→ WHAT IS REQUIRED:
All of the data below should be written out exactly.

→ DATA PROVIDED:
....................
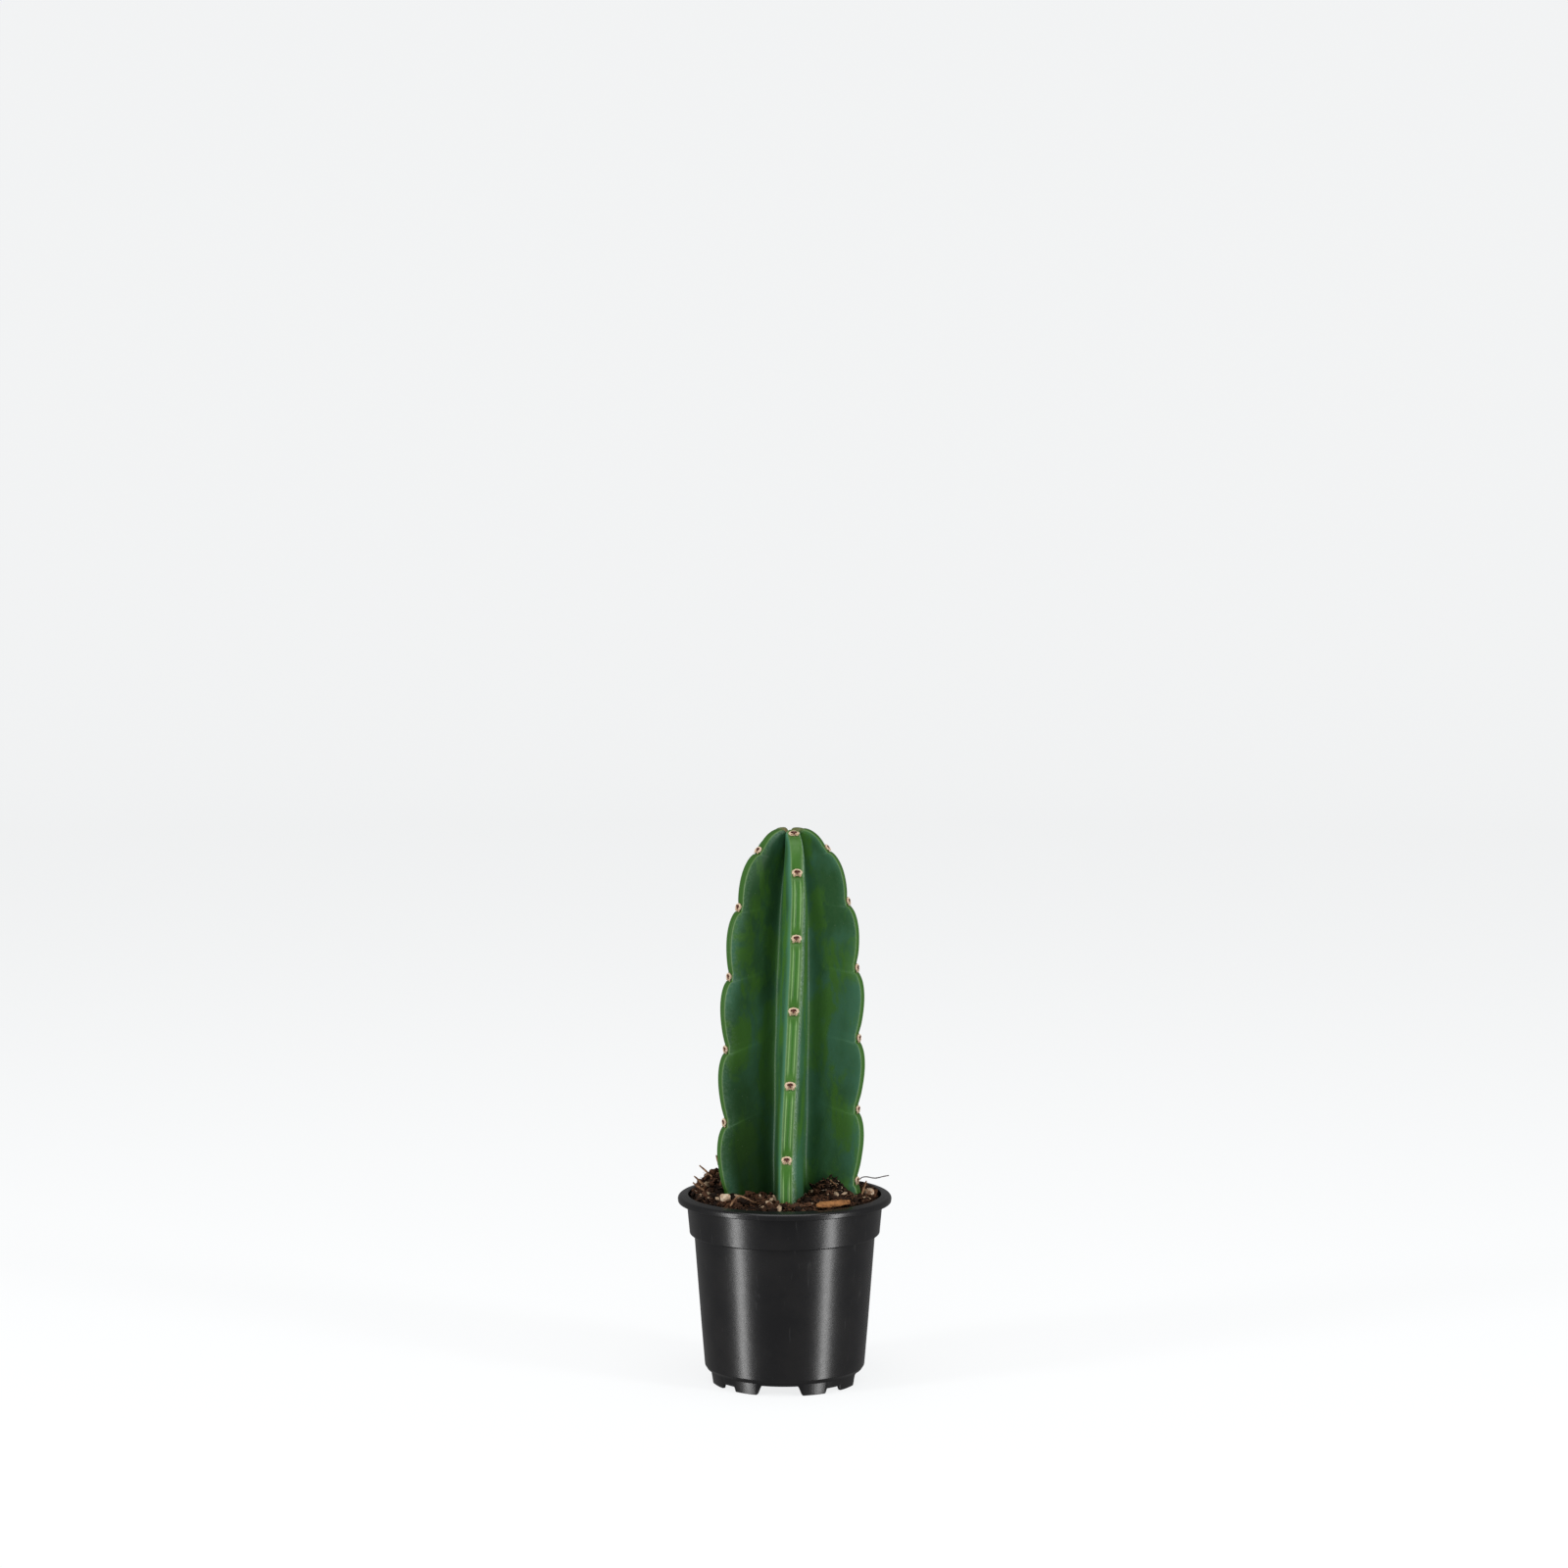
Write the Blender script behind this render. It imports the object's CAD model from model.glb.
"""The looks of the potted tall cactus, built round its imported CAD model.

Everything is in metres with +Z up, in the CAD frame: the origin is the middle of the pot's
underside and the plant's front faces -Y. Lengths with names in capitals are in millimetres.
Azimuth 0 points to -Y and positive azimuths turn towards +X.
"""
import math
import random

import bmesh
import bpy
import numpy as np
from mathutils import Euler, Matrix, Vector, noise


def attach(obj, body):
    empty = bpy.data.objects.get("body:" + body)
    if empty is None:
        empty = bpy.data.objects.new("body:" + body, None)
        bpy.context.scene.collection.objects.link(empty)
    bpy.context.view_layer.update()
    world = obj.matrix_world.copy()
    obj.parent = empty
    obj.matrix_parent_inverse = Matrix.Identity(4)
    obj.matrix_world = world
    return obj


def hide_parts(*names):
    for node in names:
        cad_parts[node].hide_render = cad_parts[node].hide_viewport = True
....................
→ SOLUTION TO THIS TASK:
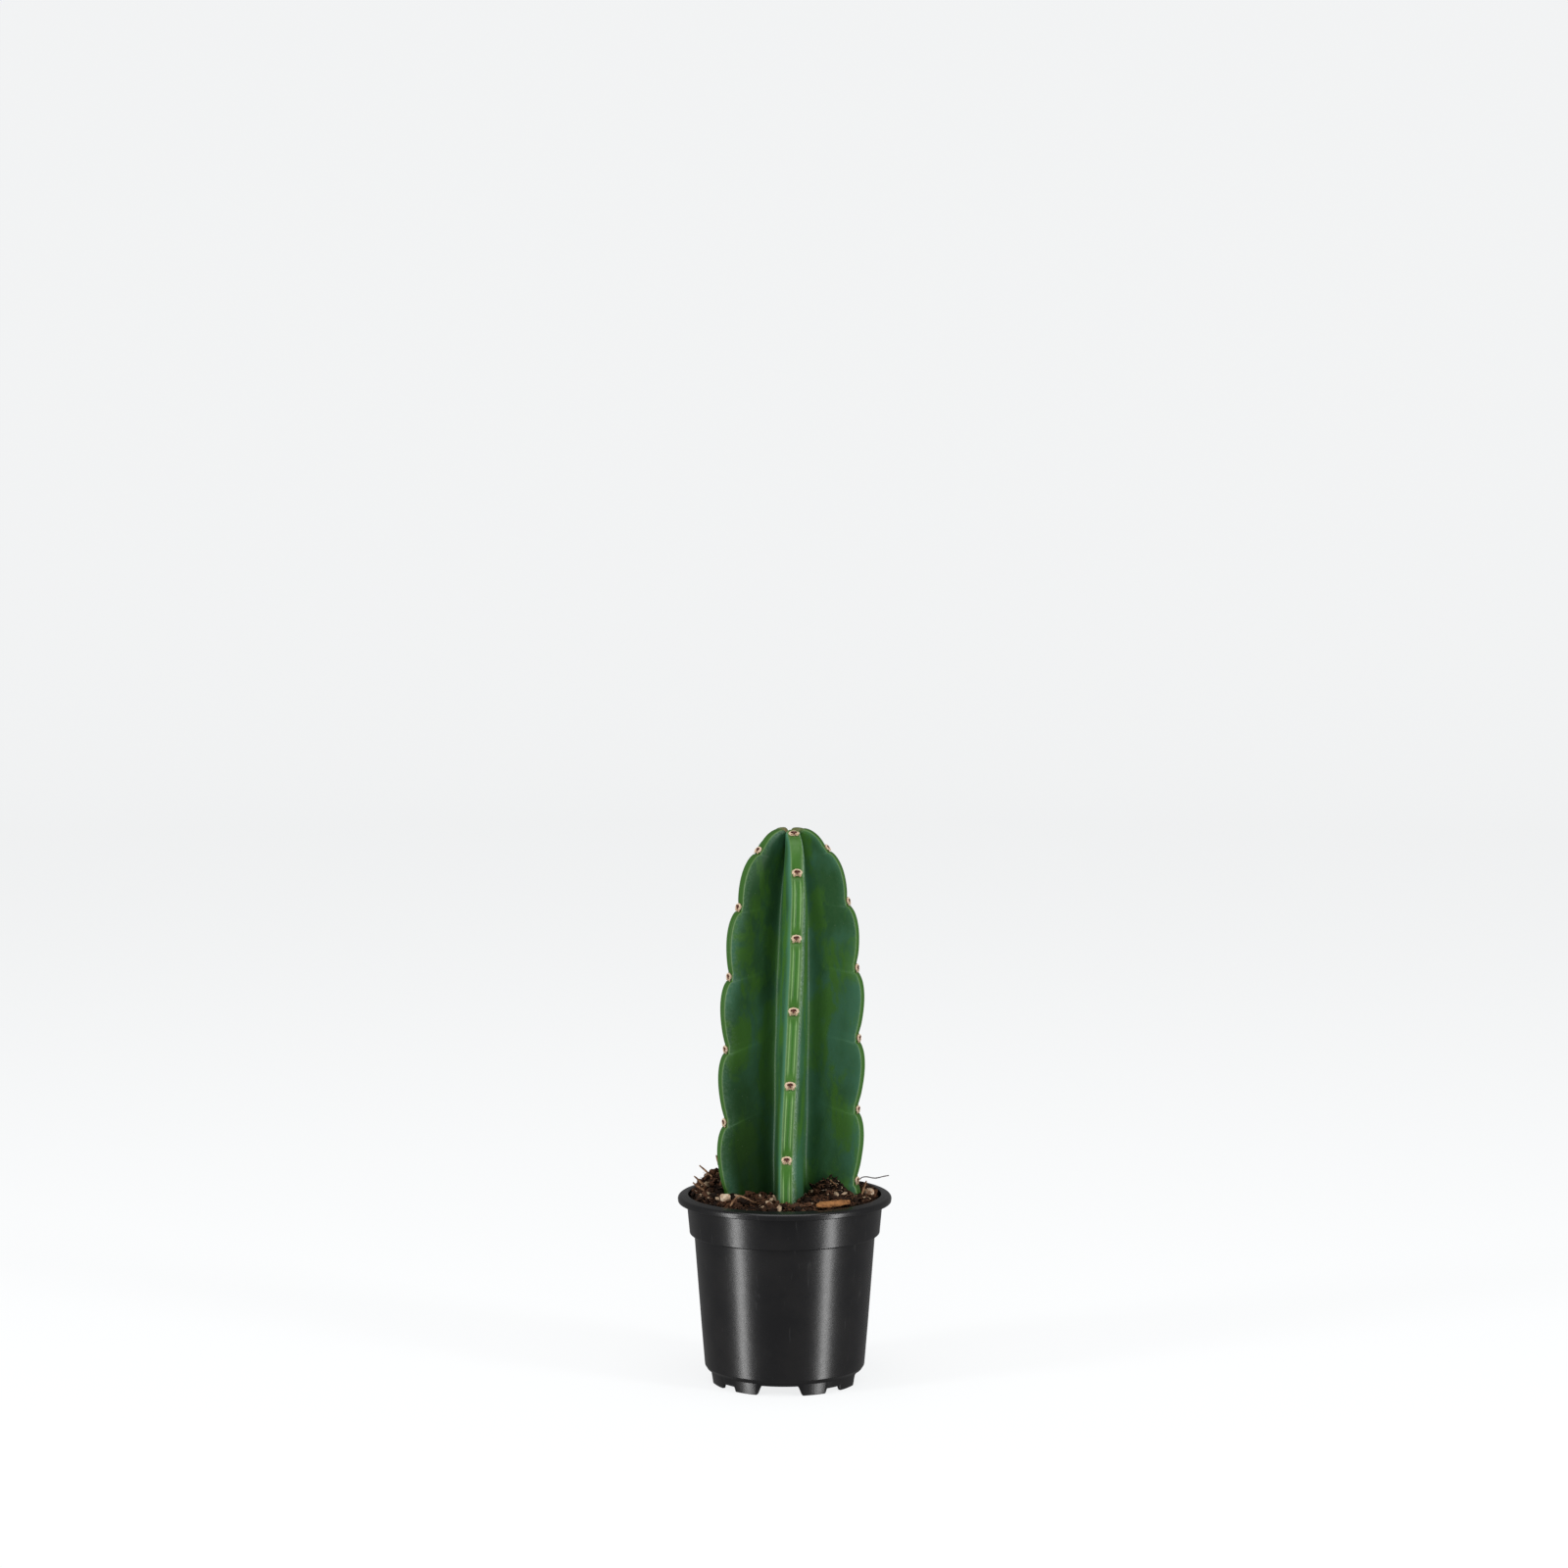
Write the Blender script behind this render. It imports the object's CAD model from model.glb.
"""The looks of the potted tall cactus, built round its imported CAD model.

Everything is in metres with +Z up, in the CAD frame: the origin is the middle of the pot's
underside and the plant's front faces -Y. Lengths with names in capitals are in millimetres.
Azimuth 0 points to -Y and positive azimuths turn towards +X.
"""
import math
import random

import bmesh
import bpy
import numpy as np
from mathutils import Euler, Matrix, Vector, noise


def attach(obj, body):
    empty = bpy.data.objects.get("body:" + body)
    if empty is None:
        empty = bpy.data.objects.new("body:" + body, None)
        bpy.context.scene.collection.objects.link(empty)
    bpy.context.view_layer.update()
    world = obj.matrix_world.copy()
    obj.parent = empty
    obj.matrix_parent_inverse = Matrix.Identity(4)
    obj.matrix_world = world
    return obj


def hide_parts(*names):
    for node in names:
        cad_parts[node].hide_render = cad_parts[node].hide_viewport = True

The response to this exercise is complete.